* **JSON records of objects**

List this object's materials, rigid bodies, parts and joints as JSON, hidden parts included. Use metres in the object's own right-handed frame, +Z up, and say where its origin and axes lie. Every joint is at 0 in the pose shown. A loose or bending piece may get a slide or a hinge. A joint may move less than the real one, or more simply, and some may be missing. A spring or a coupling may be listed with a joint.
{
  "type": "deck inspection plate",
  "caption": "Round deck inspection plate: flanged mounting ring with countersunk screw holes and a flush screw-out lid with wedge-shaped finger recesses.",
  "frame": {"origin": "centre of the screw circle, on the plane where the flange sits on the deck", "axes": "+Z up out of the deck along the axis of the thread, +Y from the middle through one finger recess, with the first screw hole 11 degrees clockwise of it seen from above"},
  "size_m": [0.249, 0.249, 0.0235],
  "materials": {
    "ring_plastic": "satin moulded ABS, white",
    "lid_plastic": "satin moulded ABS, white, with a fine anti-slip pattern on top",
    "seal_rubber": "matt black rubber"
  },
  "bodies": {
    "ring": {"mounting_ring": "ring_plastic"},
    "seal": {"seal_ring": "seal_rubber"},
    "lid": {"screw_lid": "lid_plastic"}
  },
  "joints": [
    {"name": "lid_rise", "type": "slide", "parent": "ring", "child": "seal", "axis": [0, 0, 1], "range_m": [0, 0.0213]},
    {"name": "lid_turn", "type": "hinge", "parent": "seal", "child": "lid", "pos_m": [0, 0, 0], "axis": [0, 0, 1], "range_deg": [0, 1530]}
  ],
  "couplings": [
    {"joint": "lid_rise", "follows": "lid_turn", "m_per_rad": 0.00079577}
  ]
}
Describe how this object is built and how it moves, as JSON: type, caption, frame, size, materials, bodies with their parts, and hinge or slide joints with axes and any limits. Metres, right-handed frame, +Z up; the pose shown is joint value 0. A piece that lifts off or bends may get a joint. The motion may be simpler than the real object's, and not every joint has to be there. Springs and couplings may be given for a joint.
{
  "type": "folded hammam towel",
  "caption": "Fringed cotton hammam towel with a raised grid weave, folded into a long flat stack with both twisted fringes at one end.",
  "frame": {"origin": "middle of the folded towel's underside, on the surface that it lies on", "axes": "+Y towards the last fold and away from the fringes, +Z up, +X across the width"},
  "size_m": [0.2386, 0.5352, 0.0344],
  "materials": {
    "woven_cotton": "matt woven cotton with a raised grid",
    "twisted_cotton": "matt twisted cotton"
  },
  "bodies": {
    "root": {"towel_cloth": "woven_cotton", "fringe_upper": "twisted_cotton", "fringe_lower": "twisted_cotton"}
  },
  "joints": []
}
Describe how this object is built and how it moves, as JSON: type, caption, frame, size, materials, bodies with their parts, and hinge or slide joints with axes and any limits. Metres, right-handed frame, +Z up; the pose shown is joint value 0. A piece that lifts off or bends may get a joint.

--

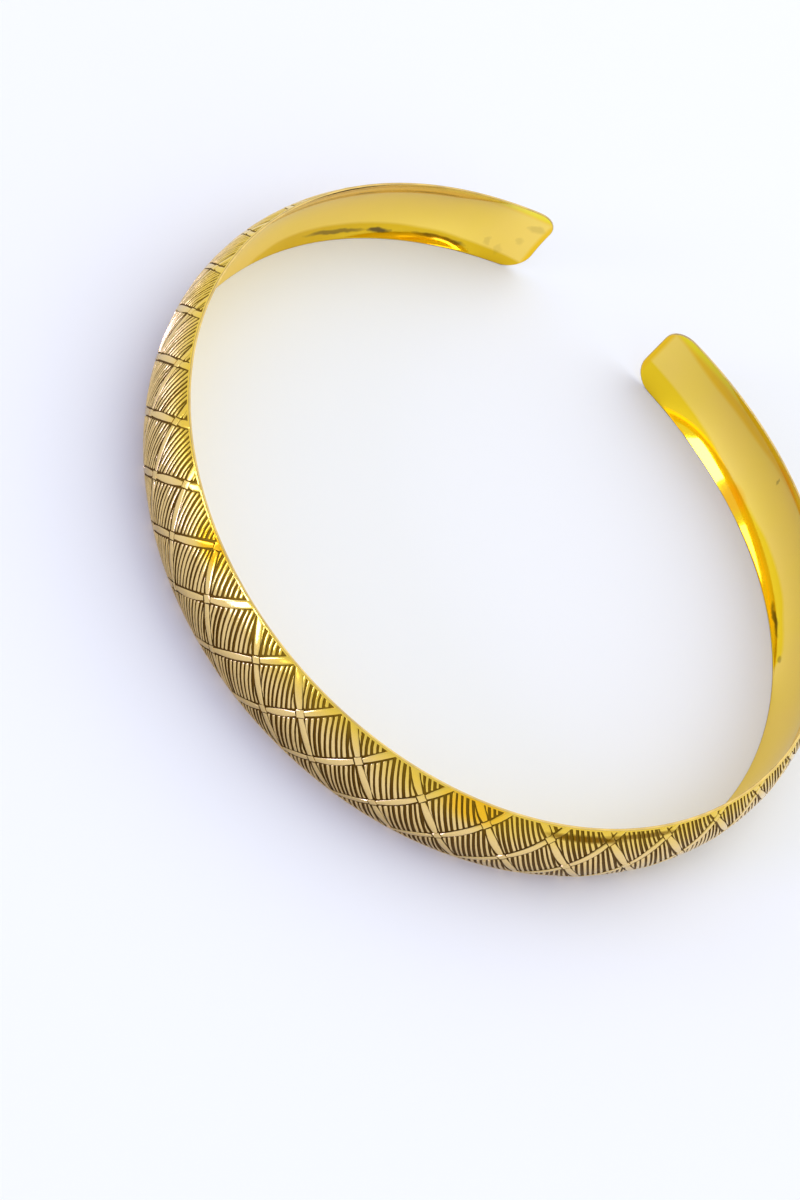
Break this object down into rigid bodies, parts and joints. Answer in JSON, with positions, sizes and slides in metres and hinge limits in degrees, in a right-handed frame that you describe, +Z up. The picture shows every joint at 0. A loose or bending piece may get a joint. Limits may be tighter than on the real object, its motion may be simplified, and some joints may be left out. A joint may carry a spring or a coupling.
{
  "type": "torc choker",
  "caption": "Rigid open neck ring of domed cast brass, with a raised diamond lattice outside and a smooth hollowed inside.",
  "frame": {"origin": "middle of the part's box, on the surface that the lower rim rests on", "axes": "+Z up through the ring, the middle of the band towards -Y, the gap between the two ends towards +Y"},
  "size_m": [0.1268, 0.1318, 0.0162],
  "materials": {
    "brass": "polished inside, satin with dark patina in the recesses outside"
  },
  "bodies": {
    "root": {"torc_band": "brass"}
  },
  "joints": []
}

* **Description of the task**
Each line with the string "into" in it needs to be found and copied.

* **Finished exercise**
  "caption": "Fringed cotton hammam towel with a raised grid weave, folded into a long flat stack with both twisted fringes at one end.",
Break this object down into rigid bodies, parts and joints. Answer in JSON, with positions, sizes and slides in metres and hinge limits in degrees, in a right-handed frame that you describe, +Z up. The picture shows every joint at 0. A loose or bending piece may get a joint. Limits may be tighter than on the real object, its motion may be simplified, and some joints may be left out. A joint may carry a spring or a coupling.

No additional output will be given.